STATED EXERCISE: Using the data below, copy each line that includes the word "scene".

3D code data
►
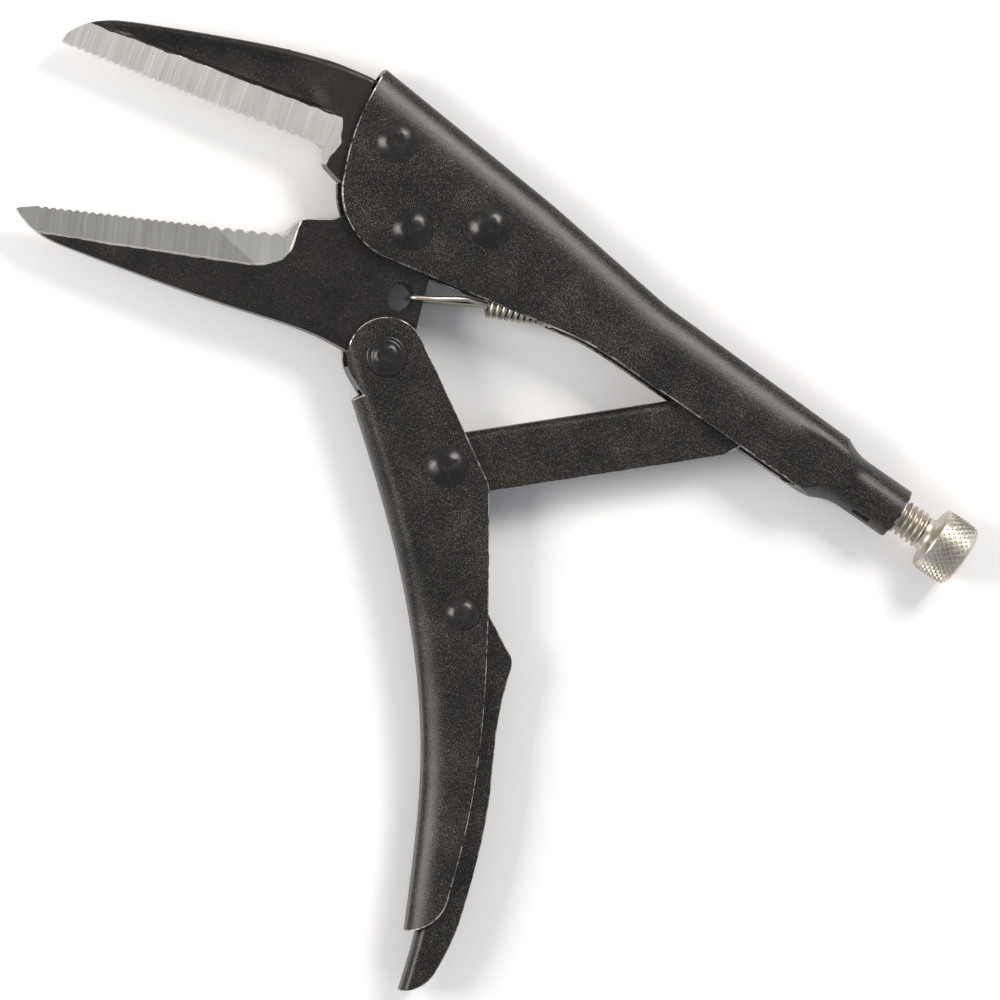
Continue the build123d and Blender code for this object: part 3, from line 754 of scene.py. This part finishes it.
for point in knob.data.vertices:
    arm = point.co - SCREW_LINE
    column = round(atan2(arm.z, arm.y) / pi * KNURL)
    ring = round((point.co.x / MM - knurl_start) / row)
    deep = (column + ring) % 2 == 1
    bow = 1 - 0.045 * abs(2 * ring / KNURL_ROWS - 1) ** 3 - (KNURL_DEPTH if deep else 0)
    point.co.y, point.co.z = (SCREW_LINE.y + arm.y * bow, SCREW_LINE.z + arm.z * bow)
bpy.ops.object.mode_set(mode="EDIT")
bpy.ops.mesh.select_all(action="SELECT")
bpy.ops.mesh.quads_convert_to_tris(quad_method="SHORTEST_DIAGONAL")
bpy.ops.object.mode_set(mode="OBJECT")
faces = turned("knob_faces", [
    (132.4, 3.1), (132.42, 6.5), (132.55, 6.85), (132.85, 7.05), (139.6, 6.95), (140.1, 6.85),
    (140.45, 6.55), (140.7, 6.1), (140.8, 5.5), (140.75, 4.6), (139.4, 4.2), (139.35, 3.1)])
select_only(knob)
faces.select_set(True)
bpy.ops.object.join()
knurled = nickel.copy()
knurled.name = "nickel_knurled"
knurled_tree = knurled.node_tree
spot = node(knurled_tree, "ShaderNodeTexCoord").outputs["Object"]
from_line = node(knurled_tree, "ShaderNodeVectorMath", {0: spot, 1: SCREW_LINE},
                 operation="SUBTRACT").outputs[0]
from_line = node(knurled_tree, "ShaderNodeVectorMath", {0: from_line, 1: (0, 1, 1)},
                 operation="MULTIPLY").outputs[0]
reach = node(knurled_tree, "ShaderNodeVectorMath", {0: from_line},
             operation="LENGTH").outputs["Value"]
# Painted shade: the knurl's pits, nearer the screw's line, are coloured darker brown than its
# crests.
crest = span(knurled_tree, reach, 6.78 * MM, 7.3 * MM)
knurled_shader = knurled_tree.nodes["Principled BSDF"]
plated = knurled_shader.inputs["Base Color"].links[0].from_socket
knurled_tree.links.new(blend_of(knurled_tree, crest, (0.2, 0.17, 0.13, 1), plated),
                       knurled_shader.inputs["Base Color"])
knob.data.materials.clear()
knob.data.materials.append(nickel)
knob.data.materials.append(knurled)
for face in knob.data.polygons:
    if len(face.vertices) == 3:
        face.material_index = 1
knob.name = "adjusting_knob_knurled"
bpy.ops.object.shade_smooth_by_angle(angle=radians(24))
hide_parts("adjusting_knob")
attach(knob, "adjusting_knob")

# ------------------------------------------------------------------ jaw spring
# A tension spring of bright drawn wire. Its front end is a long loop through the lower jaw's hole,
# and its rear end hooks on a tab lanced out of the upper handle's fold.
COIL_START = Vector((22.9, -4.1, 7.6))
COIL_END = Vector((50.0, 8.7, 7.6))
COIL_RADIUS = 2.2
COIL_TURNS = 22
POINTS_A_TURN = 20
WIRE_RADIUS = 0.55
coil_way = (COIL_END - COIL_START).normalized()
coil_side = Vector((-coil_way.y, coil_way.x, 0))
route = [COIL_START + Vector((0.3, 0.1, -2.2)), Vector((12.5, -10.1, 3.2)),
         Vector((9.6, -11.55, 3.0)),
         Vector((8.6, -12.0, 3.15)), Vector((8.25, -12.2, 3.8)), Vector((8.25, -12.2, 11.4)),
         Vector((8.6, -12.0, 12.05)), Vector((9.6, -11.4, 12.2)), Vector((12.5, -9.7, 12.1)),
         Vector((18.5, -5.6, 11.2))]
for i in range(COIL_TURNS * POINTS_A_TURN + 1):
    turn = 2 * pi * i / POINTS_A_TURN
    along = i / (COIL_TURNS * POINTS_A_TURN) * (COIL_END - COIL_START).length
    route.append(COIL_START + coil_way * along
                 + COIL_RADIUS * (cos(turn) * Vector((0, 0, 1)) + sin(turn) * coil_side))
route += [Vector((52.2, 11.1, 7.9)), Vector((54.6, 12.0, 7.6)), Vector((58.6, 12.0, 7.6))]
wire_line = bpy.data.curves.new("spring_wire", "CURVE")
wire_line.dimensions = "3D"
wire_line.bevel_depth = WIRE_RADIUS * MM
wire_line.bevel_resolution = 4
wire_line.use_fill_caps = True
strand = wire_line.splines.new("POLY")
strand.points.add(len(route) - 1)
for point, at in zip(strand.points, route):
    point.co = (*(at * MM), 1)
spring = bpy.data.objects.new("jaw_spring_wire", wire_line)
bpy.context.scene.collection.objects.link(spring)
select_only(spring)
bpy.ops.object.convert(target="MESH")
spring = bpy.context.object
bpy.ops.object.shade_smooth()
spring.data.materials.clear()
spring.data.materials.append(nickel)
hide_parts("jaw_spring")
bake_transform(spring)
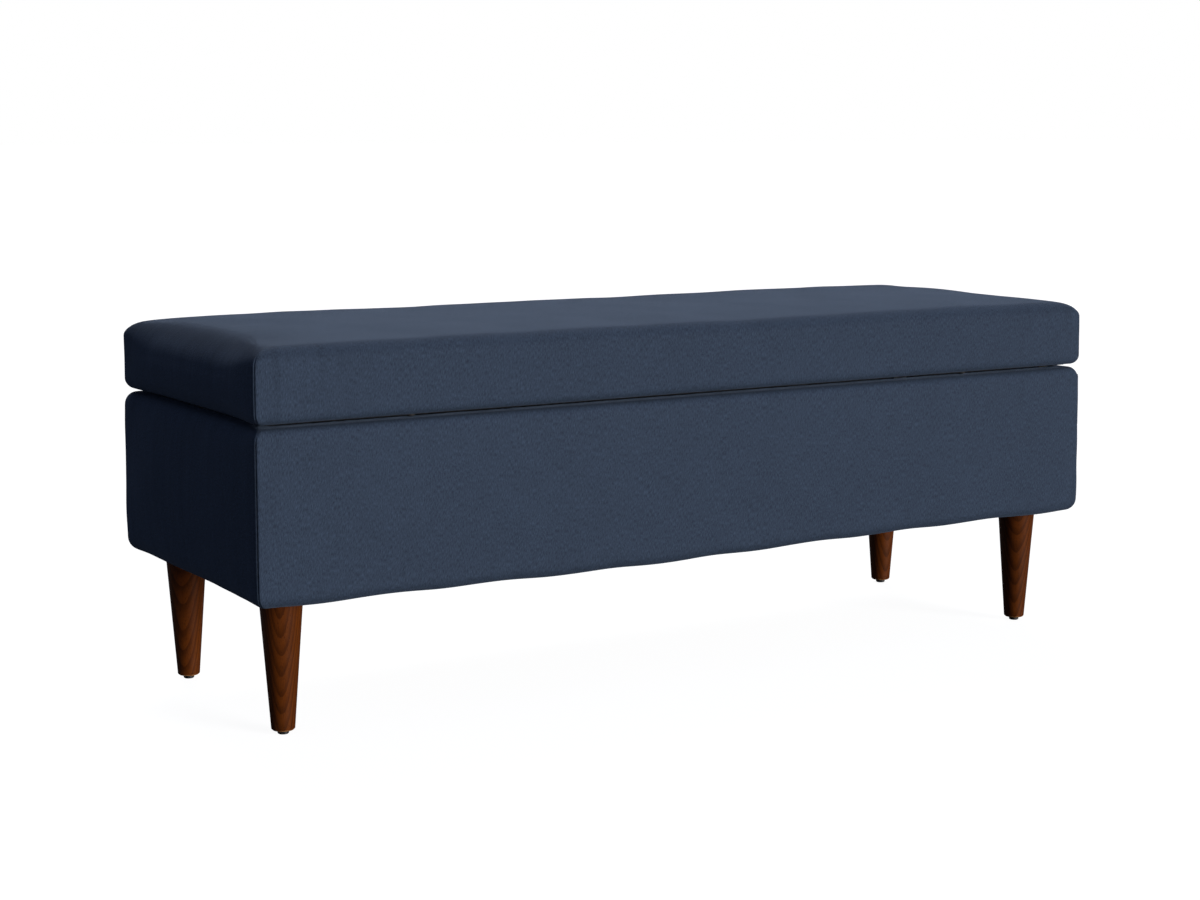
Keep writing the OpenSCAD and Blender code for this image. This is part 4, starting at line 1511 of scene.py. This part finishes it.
◄
RESPONSE BELOW:
Continue the build123d and Blender code for this object: part 3, from line 754 of scene.py. This part finishes it.
bpy.context.scene.collection.objects.link(spring)
Keep writing the OpenSCAD and Blender code for this image. This is part 4, starting at line 1511 of scene.py. This part finishes it.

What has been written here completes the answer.